The Paterson that Carlos Williams writes about is a New England city and community, with all the complex colour and ordinariness of the lives of its inhabitants. Time passes even in Paterson, and individuals and the community itself gradually age:

	Paterson has grown older
		the dog of his thoughts
	has shrunk
	to no more than a "passionate letter"
	to a woman, a woman he had neglected
	to put to bed in the past
						(page 227).

Throughout the book, prose passages and verse alternate. Some of the prose passages are extremely interesting, but it is sometimes difficult to see why they are relevant to the work, or how the ‘poem’ would have been poorer without them.

There is, however, almost a sense of lightness in Paterson which is attractive, particularly when the poet allows touches of humour to creep into some of the historical records. One example of this is the delightful picture of two police officers chasing a mink down the street, having failed either to club it to death or to shoot it. (page 49).

Paterson is very different from any of the poetry one normally associates with William Carlos Williams. I was interested to discover a number of passages that seemed to bear the imprint of T S Eliot. So, for instance, whether one takes the very beginning of the work:

	To make a start,
	out of particulars

or the end of Part 4:

	This is the blast
	the eternal close
	the spiral
	the final somersault
		the end. 
					(p202)

or a passage from the middle:

	The measure intervenes, to measure is all we know
		a choice among the measures . . 
			the measured dance
	"unless the scent of a rose
			startle us anew"
						(page 235)

it is difficult not to hear echoes of Eliot, whose work must, of course, have been very familiar to Carlos Williams. The bringing together of the concepts of birth and death is also reminiscent of Eliot, although one might rebuff that by showing that such a comparison was not unique to Eliot any more than it was to Carlos Williams.

Some of the verse passages are much more typical of the work one normally associates with Carlos Williams and have intrinsic value:

	Fire burns; that is the first law
	When a wind fans it, the flames

	are carried abroad. Talk
	fans the flames. They have

	manoeuvred it so that to write
	is a fire and not only of the blood.
						(page 113)

and

		In old age
			the mind
				casts off
			rebelliously
		an eagle
	from its crag
						(page 205).

Both these examples are likely to remind us of the identity of the poet.

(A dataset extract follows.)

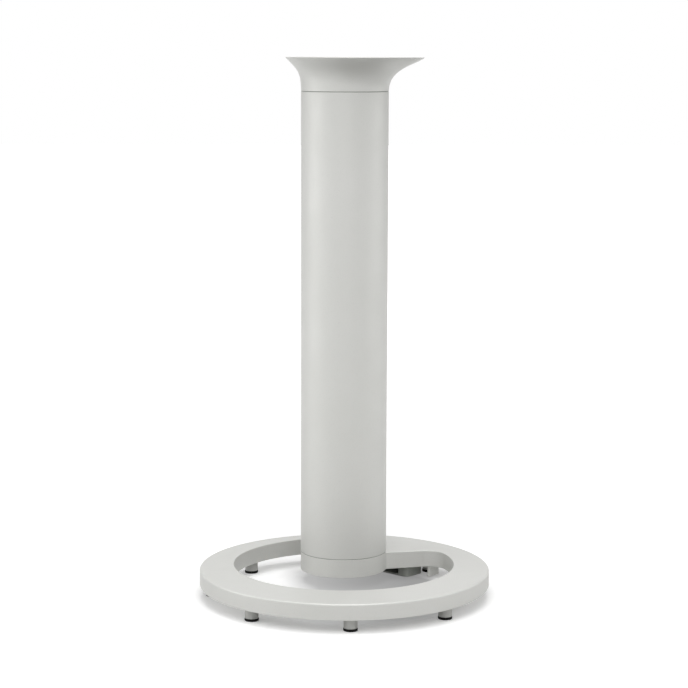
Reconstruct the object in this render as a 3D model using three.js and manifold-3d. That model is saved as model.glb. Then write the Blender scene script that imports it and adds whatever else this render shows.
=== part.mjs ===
// A speaker stand. A ring-shaped foot plate carries a round column near its back, and a flared cradle on the
// column holds the speaker. The plate's crescent opening leaves a solid fan behind the column's right side.
//
// Units are millimetres and +Z is up. The origin is the centre of the foot plate's rim, on the floor. The
// column stands on the +Y side, and the fan and the cable box below it point half way between +X and +Y.

import * as THREE from 'three';
import { mergeVertices } from 'three/addons/utils/BufferGeometryUtils.js';
import Module from 'manifold-3d';

const wasm = await Module();
wasm.setup();

// ---- driving dimensions -------------------------------------------------------------------------------------

// Foot plate
const plateRadius = 175;
const plateRimThickness = 19.4;
const plateCrown = 2.5; // the plate's middle is this much thicker than its rim
const plateTopRounding = 2;
const plateBottomBreak = 0.8;
const openingRadius = 133.9;
const openingTail = 26.1; // width of the crescent's narrow end, behind the column
const openingRimFillet = 22.5; // where the fan's front wall runs into the opening's round wall
const openingTailFillet = 9; // the same at the fan's hidden wall
const fanRootFillet = 4; // where the fan's walls leave the boss below the column
const fanTurn = THREE.MathUtils.degToRad(45); // direction of the fan's middle line, from +X
const fanHalfAngle = THREE.MathUtils.degToRad(31.9);
const fanHalfWidth = 20.4; // from the fan's middle line, beside the column's axis, square to the wall

// Column
const columnRadius = 53.1;
const columnSetback = 51.2; // from the plate's rim to the back of the column
const columnDrift = 2; // from the plate's middle line to the column's axis, towards the fan
const tubeLength = 566.6;
const tubeWall = 3.2;
const bossRise = 3.2; // the boss's flat top above the height of the plate's rim
const seamGap = 0.8; // dark line at each end of the tube
const seamDepth = 1.4;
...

For a poet who is probably best known for the economy of words in most of his poems, it is curious that he should have attempted such a mammoth work as Paterson. It is, perhaps tempting to ask why the epic was left unfinished. Did Carlos Williams get bored with it, run out of steam, or was he still working on Part 6 when he died in 1963? However, we are unlikely to receive an answer to that question.

I am left unsure why Carcanet felt it worthwhile to re-issue this work as I cannot imagine that it is likely to attract a large readership. However, it does introduce the modern reader to an interesting experiment from the mid-twentieth century American literature scene and therefore presumably has value, particularly to students of American poetry.